Mr. Linguanotto began work as a pastry chef at the Beccherie restaurant in Treviso in 1970. He says he was inspired by owner Mrs. Alba Campeol to “devise new, simple flavor combinations respecting the local tradition.” What he came up with is a masterpiece. Tiramisu combines simplicity with excellence to be one of Italy’s most famous and favorite desserts. But Mr. Linguanotto, despite being the creator of such a sensation, remains sensible.
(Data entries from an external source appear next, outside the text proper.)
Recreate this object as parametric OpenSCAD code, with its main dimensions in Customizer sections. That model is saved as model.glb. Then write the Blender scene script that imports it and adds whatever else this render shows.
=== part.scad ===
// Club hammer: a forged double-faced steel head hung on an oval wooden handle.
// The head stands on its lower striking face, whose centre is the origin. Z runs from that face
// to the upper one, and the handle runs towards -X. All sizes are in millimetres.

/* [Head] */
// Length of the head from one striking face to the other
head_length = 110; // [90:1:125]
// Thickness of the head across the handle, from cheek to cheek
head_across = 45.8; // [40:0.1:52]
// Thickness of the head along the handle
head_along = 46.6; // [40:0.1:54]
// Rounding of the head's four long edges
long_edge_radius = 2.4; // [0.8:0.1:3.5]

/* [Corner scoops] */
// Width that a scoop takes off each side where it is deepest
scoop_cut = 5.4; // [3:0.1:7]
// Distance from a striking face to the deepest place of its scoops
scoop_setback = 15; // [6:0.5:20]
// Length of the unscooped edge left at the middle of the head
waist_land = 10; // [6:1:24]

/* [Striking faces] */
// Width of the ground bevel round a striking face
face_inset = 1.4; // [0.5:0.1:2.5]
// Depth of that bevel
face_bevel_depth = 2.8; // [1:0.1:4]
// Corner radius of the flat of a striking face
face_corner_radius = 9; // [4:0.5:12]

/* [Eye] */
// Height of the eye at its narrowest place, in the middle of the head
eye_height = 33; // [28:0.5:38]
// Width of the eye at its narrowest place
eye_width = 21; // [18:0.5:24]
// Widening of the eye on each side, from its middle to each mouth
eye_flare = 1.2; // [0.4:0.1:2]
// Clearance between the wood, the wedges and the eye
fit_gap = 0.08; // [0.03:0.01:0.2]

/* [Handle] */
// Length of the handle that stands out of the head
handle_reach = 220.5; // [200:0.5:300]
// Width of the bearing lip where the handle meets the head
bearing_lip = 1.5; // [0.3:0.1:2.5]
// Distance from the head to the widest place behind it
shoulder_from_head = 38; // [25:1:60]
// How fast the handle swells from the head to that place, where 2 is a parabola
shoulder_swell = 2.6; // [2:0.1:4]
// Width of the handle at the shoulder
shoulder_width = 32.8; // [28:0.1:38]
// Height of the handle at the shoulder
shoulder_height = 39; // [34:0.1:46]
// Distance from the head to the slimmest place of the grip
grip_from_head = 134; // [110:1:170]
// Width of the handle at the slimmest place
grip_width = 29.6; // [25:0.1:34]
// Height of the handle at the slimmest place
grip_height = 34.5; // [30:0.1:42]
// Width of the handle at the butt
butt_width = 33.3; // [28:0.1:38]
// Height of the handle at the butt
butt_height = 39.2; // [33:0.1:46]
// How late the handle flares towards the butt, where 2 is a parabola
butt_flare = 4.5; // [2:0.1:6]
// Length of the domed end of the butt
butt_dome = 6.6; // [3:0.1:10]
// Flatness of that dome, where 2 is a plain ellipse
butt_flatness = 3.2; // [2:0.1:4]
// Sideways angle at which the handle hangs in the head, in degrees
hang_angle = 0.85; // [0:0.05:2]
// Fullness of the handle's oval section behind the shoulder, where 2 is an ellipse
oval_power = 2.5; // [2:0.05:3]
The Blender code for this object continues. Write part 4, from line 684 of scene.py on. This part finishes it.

On his website (www.tiramisu.it/whoiam.html), he says, “I have kept trying to conceive new ideas, with just one goal in mind: my customers’ satisfaction” and that he feels “rewarded by everything I’ve managed to learn.” I think we are all rewarded by what he has managed to teach.
1 1/2 cups espresso coffee
2 teaspoons sugar
4 medium eggs
1/2 cup and 2 tsps. sugar
1 lb mascarpone cheese, at room temperature
35-40 savoiardi (ladyfinger cookies)
2 tablespoons bitter cocoa powder
4 ounces of dark dark chocolate shaved (for top of cake)
Prepare a strong espresso coffee. Dissolve two teaspoons sugar in it, while the coffee is still hot. Let the coffee cool to room temperature. Seperate egg yolks from egg whites into 2 different bowls.
Add ¼ cup sugar to egg yolks and beat till creamy. In seperate bowl, beat mascarpone cheese till creamy. Continue beating while adding in (a little at a time) egg yolk/sugar mixture.
Then beat egg whites with ¼ cup sugar and pinch of salt till soft peaks form. Fold egg whites gently into mascarpone mixture with wooden spoon.
Dip half of the ladyfingers in the coffee and place in the pan in a single layer.
Spread half of the mascarpone cream on the layer of ladyfingers..
Dip the remaining ladyfingers in the coffee and
Spread the remaining mascarpone cream on top of second layer of ladyfingers.
Sprinkle with cocoa powder and decorate with chocolate shavings and refrigerate for about three to four hours.
This is the original tiramisu recipe. If you want to make this a bit lighter, I find that a mixture of 1-8 ounce container of plain lowfat yogurt whipped together with 1-8 ounce pakage of non-fat or lowfat cream cheese makes a great lower calorie substitute for the mascarpone cheese and eggs.
Substitute artificial sweetener for the sugar although there is not that much sugar I nteh recipe.
Ladyfingers are not high calories and the small amount of cocoa and chocolate are fine and not loaded with calories.
So either way you can enjoy the dessert!